Frauen, Männer und Kinder auf der Flucht vor Bürgerkrieg und Gewalt, vor Anschlägen und der Willkür von Terrormilizen gegenüber ihren eigenen Landsleuten kommen zu uns. Sie kommen, um für sich und ihre Lieben etwas für uns Selbstverständliches zu erfahren: Ein Leben in Sicherheit und Frieden.
Die Situation, nur mit dem nötigsten Hab und Gut die Heimat verlassen zu müssen, haben auch viele ältere Menschen in unserer von Zuwanderung geprägten Stadt in der Kriegs- und Nachkriegszeit am eigenen Leib erfahren. Sie haben bei uns eine neue Heimat gefunden und vor rund 70 Jahren wesentlich zum Aufbau beigetragen. Sie haben Salzgitter zu dem gemacht, was es heute ist: eine weltoffene, von Mitmenschlichkeit und Nächstenliebe geprägte Stadt. Eine Stadt mit kultureller Vielfalt, die uns alle bereichert.
Ich bin stolz auf „meine“ Salzgitteranerinnen und Salzgitteraner, die die Flüchtlinge mit einer beispielhaften Willkommenskultur, mit herausragendem Engagement und Hilfsbereitschaft empfangen. Darauf aufbauend bin ich überzeugt davon, dass es uns gemeinsam gelingen wird, diese Menschen in unsere Gemeinschaft zu integrieren und ihnen eine neue Heimat zu geben.
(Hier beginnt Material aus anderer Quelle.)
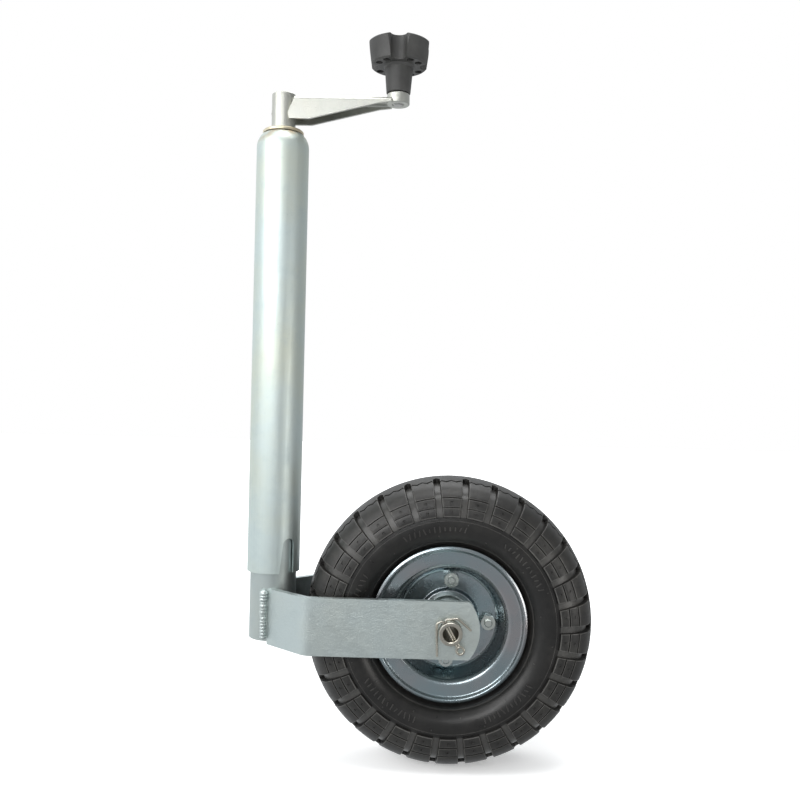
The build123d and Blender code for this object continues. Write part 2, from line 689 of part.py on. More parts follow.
def main():
    os.makedirs(OUT, exist_ok=True)
    for name, shape in build().items():
        if isinstance(shape, list):
            shape = Compound(children=[Solid(piece.solids()[0].wrapped) for piece in shape])
        export_step(shape, f"{OUT}/{name}.step")
        print(name)


main()
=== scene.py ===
"""Looks of the trailer tongue jack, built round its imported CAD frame.  Metres, +Z up."""
import json
import math
import random

import bmesh
import bpy
from mathutils import Matrix, Vector


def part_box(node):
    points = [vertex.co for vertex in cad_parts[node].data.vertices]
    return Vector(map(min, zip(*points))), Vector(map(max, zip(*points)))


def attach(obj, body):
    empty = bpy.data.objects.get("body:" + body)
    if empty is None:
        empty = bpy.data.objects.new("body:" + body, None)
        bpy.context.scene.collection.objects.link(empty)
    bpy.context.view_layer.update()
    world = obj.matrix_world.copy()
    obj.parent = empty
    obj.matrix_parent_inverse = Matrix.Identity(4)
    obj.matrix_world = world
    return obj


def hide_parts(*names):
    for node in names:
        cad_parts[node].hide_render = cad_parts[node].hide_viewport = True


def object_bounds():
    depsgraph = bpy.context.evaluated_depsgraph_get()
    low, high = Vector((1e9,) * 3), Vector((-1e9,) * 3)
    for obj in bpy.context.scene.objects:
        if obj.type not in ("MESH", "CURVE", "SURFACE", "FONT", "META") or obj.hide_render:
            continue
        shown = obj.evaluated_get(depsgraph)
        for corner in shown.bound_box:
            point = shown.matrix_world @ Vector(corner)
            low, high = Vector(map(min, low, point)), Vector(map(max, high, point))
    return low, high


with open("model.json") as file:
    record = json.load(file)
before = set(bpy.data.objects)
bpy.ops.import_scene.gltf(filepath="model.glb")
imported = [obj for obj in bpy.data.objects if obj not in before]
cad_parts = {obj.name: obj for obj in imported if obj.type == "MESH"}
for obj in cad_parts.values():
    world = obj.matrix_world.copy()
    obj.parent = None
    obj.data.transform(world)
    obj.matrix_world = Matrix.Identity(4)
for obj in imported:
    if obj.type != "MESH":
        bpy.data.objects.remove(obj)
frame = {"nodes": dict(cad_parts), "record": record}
CAD_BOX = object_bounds()
MM = 0.001

TREAD_LOW, TREAD_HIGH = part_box("tyre_tread")
WHEEL_X = (TREAD_LOW.x + TREAD_HIGH.x) / 2
WHEEL_Z = (TREAD_LOW.z + TREAD_HIGH.z) / 2
GROUND_Z = CAD_BOX[0].z


# ---------------------------------------------------------------- node helpers
class Nodes:
    """Short way to add and join shader nodes in one tree."""

    def __init__(self, tree):
        self.tree = tree
        self.tree.nodes.clear()

    def add(self, kind, links=None, **settings):
        node = self.tree.nodes.new(kind)
        for key, value in settings.items():
            if hasattr(node, key):
                setattr(node, key, value)
            else:
                node.inputs[key.replace("_", " ")].default_value = value
        for socket, source in (links or {}).items():
            self.tree.links.new(source, node.inputs[socket])
        return node

    def noise(self, where, scale, detail=4.0, rough=0.55):
        node = self.add("ShaderNodeTexNoise", {"Vector": where})
        node.inputs["Scale"].default_value = scale
        node.inputs["Detail"].default_value = detail
        node.inputs["Roughness"].default_value = rough
        return node.outputs["Fac"]

    def stretch(self, where, x, y, z):
        node = self.add("ShaderNodeMapping", {"Vector": where})
        node.inputs["Scale"].default_value = (x, y, z)
        return node.outputs["Vector"]

    def ramp(self, fac, low, high, out_low=0.0, out_high=1.0):
        node = self.add("ShaderNodeMapRange", {"Value": fac})
        node.inputs["From Min"].default_value = low
        node.inputs["From Max"].default_value = high
        node.inputs["To Min"].default_value = out_low
        node.inputs["To Max"].default_value = out_high
        return node.outputs["Result"]

    def mix(self, fac, a, b):
        node = self.add("ShaderNodeMix", data_type="RGBA")
        self.tree.links.new(fac, node.inputs[0])
        for socket, value in ((node.inputs[6], a), (node.inputs[7], b)):
            if isinstance(value, tuple):
                socket.default_value = (*value, 1.0)
            else:
                self.tree.links.new(value, socket)
        return node.outputs[2]

    def math(self, how, a, b):
        node = self.add("ShaderNodeMath", operation=how)
        for socket, value in ((node.inputs[0], a), (node.inputs[1], b)):
            if isinstance(value, (int, float)):
                socket.default_value = value
            else:
                self.tree.links.new(value, socket)
        return node.outputs[0]

    def bump(self, height, distance, strength=1.0, under=None):
        node = self.add("ShaderNodeBump", {"Height": height})
        node.inputs["Strength"].default_value = strength
        node.inputs["Distance"].default_value = distance
        if under is not None:
            self.tree.links.new(under, node.inputs["Normal"])
        return node.outputs["Normal"]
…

Gleichwohl erwarte ich von der Bundes- und Landesregierung, dass sie unverzüglich alles unternehmen, um die Fluchtursachen zu bekämpfen, den Flüchtlingszustrom zu begrenzen und in geordnete Bahnen zu lenken. Der soziale Friede in unserer Gemeinschaft hängt davon ab.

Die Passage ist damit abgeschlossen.